### WHAT THE EXERCISE ASKS:
In the entries below, the lines from the one with "The FreeCAD and" through the one with "if obj.type not" are to be copied exactly; both ends count.

### RECORDED DATA:
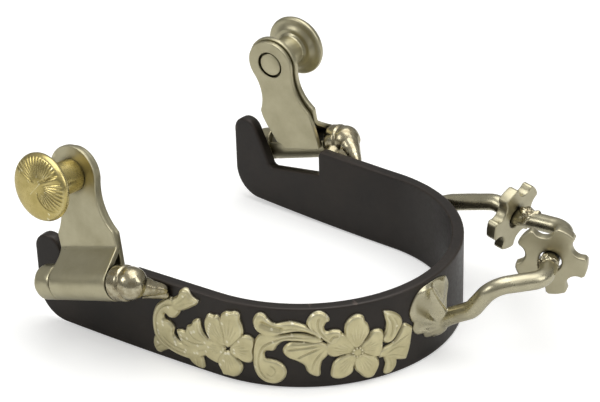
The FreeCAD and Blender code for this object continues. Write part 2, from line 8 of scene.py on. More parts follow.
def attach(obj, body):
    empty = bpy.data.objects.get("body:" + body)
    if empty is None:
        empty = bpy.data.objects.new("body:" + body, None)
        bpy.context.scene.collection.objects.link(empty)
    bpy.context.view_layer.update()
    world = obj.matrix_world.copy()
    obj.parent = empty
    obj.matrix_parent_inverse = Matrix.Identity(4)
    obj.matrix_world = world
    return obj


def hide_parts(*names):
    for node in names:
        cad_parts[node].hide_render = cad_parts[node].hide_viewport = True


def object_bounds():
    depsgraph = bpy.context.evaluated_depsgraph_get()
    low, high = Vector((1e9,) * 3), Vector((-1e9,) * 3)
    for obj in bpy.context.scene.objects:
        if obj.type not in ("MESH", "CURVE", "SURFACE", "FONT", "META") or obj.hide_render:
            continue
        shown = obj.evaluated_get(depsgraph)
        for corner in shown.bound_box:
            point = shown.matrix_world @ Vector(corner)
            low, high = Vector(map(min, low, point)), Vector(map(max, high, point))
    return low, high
...
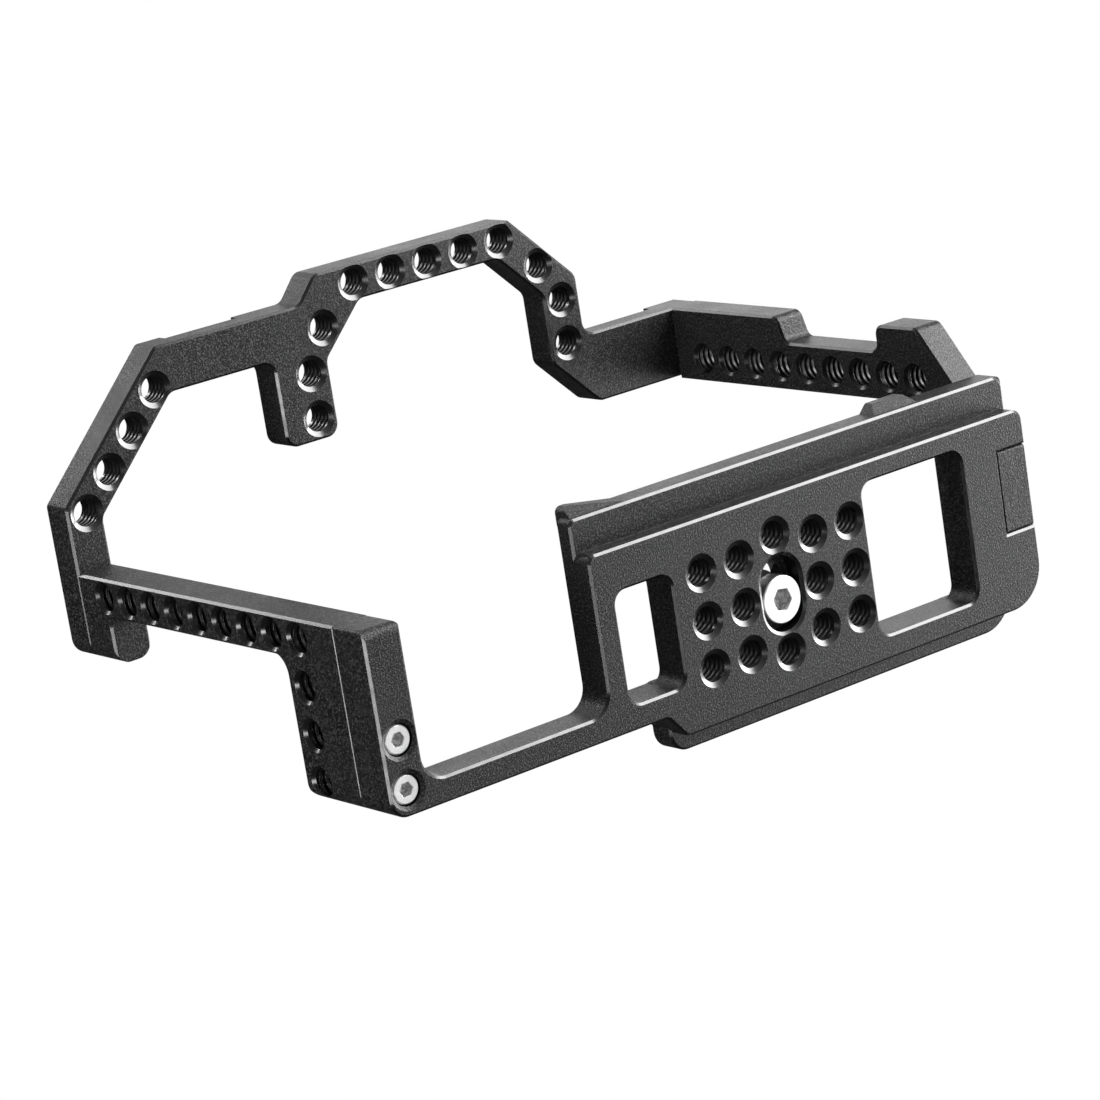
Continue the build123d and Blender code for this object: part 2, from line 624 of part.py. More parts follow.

### TASK ANSWER:
The FreeCAD and Blender code for this object continues. Write part 2, from line 8 of scene.py on. More parts follow.
def attach(obj, body):
    empty = bpy.data.objects.get("body:" + body)
    if empty is None:
        empty = bpy.data.objects.new("body:" + body, None)
        bpy.context.scene.collection.objects.link(empty)
    bpy.context.view_layer.update()
    world = obj.matrix_world.copy()
    obj.parent = empty
    obj.matrix_parent_inverse = Matrix.Identity(4)
    obj.matrix_world = world
    return obj


def hide_parts(*names):
    for node in names:
        cad_parts[node].hide_render = cad_parts[node].hide_viewport = True


def object_bounds():
    depsgraph = bpy.context.evaluated_depsgraph_get()
    low, high = Vector((1e9,) * 3), Vector((-1e9,) * 3)
    for obj in bpy.context.scene.objects:
        if obj.type not in ("MESH", "CURVE", "SURFACE", "FONT", "META") or obj.hide_render:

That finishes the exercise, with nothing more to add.